La selección brasileña que disputó el Mundial del 82, comandada por Sócrates, fue una de las que mejor fútbol desplegó sobre un campo. Aquellos jugadores jamás vencieron en una gran cita, pero su estilo traspasó las fronteras del deporte.
11 dic 2011 . Actualizado a las 06:00 h.Por
La gente dice que no ganaron nada: «¿Les parece poco haber logrado perdurar en el tiempo?». Reflexión del entrenador Juanma Lillo acerca de aquel equipo legendario con el que Brasil se plantó en España para disputar el Mundial del 82. Un compendio de futbolistas, entre los que se encontraban Sócrates, Zico, Falcao, Cerezo o Eder, «hijos de una época donde el talento primaba sobre el físico». Que enamoraban por su derroche de valor, por su juego preciosista en el centro del campo. Terminaron sucumbiendo ante los martillazos secos de la Italia de Paolo Rossi. Y tras esa derrota se instaló en el país latinoamericano la sensación de que había que desguazar el estilo virtuoso para conseguir resultados, para ser tan letales como los europeos. Pero en México, cuatro años más tarde, se demostró que la fantasía no había sido el problema. De todas formas ya era tarde para enmendar el error. A aquel grupo se le agotó el fútbol sin acariciar la gloria. Quizás eso los hizo eternos.
El pasado domingo murió de forma prematura Sócrates (19 de febrero de 1954, Belem do Pará?4 de diciembre del 2011, São Paulo). La estrella más carismática de aquella selección dejó de parpadear víctima de un choque séptico, como consecuencia de la adicción al alcohol que le persiguió durante toda la vida. Su fallecimiento ha servido para avivar el recuerdo de la canarinha que naufragó en el viejo estadio de Sarriá y de ese líder tan especial cuyo ideario traspasó los límites del deporte.
«Todos se movían a su ritmo»
Un jugador terriblemente espigado, de 1,93 metros, que, a simple vista, desprendía una energía especial. «Sócrates era diferente», comenta Quique Setién, quien se enfrentó al brasileño con la selección nacional en la Copa del Mundo del 86. Todos los compañeros «se movían al ritmo que les marcaba él». Durante ese partido, que se alojó en la memoria de los aficionados españoles por el tanto de Míchel que no subió al marcador, el jugador del Flamengo anotó el primer gol. Como había sido costumbre a lo largo de su carrera, apenas lo celebró. Sostuvo la mano derecha en alto durante unos instantes y luego se dirigió al centro del campo. «Muy elegante, lo recuerdo muy elegante en todo lo que hacía», subraya Setién. «No era rápido, pero manejaba el encuentro a su antojo. Se le veía una gran personalidad», agrega el hoy preparador del Lugo.
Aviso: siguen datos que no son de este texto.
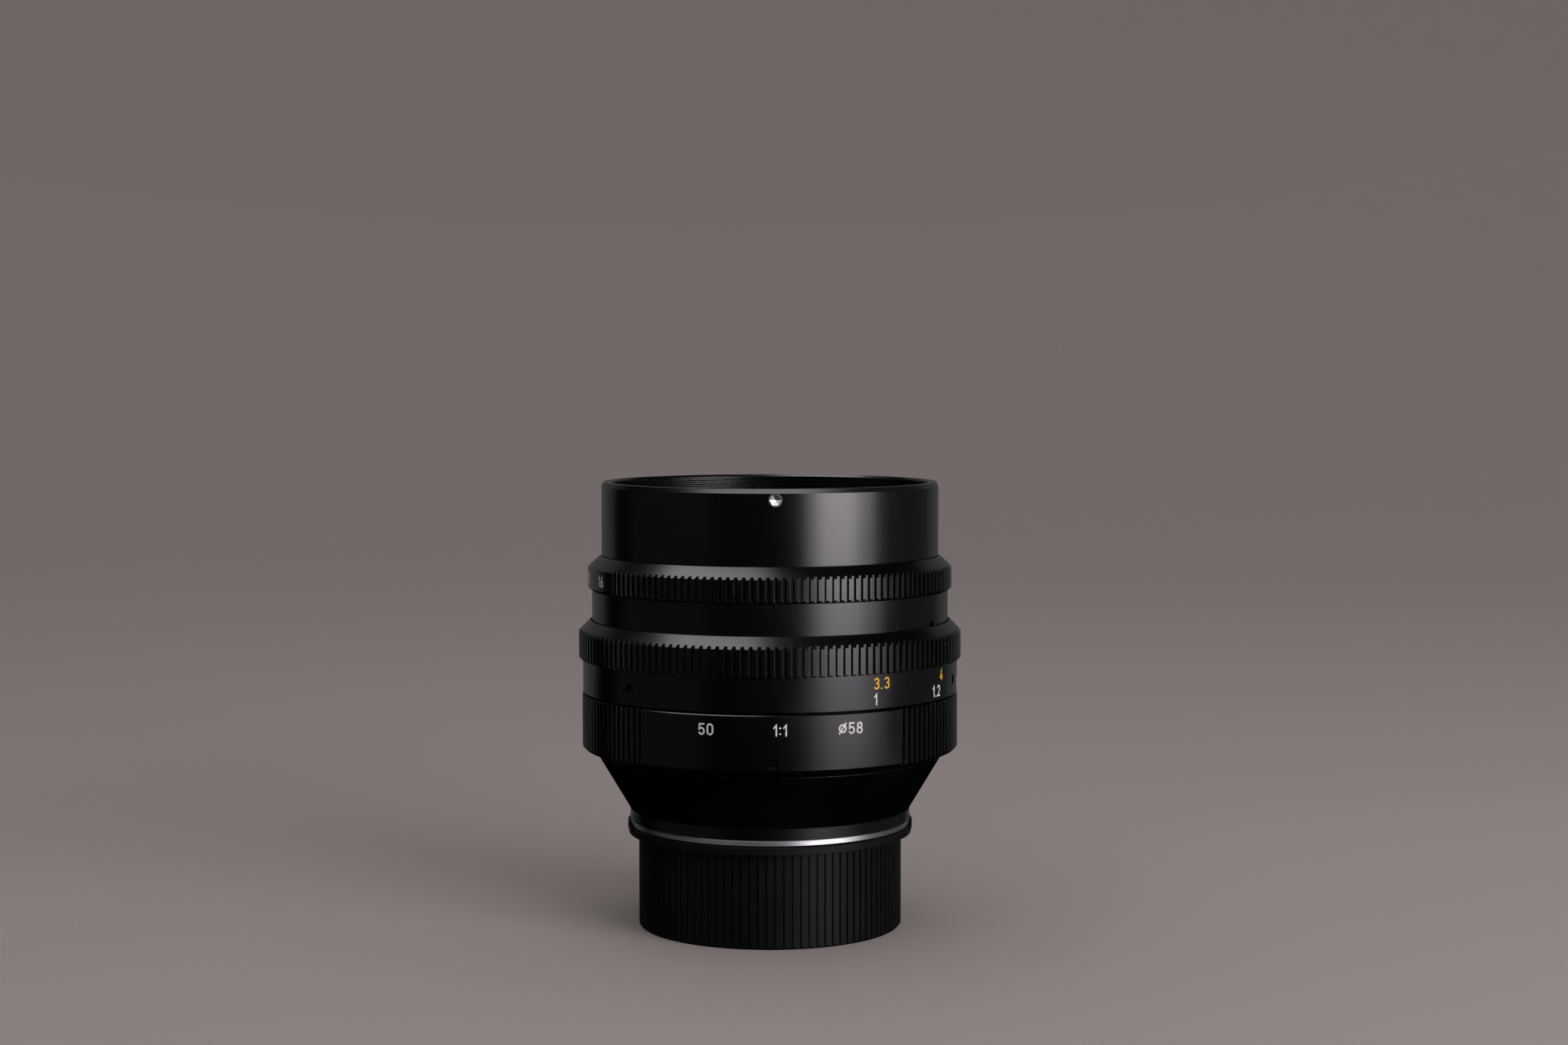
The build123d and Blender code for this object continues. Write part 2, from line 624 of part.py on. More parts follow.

También el ex seleccionador nacional Iñaki Sáez, que arrancaba su carrera como entrenador cuando Sócrates tocaba la cima del deporte, tiene grabada una imagen similar de este futbolista. «Poseía -apunta- una gran visión de juego y manejaba con excelencia el toque de tacón». De hecho, el de tacón de oro fue uno de los sobrenombres por el que se le conoció. Sin embargo, pasó a la historia como El Doctor, a raíz de los estudios de medicina que cursó mientras todavía permanecía en activo.
Su inquietud más allá del deporte es lo que hizo su figura tan atractiva. Una cualidad heredada de su padre, que les dio a sus tres primeros hijos nombres de filósofos. Admirador del Che Guevara, peleó por la democracia cuando Brasil todavía caminaba bajo el yugo de la dictadura. Entre las instantáneas más trascendentes de su carrera está la que protagonizó durante la celebración de una Liga con el Corinthians, el equipo en el que forjó su leyenda desde 1978 a 1984. Tras conquistar el campeonato, saltó al campo con una camiseta en la que pedía el fin del régimen militar que se había iniciado en el golpe de Estado de 1964.
Dentro de su equipo de corazón, fundó un movimiento conocido como Democracia Corinthiana, gracias al que los jugadores ganaron peso en algunas decisiones ejecutivas del club, como la distribución de primas o el régimen de concentraciones. Fue un revolucionario. «Jamás jugamos para ganar, lo hicimos para ser recordados». Describió mejor que nadie a su generación.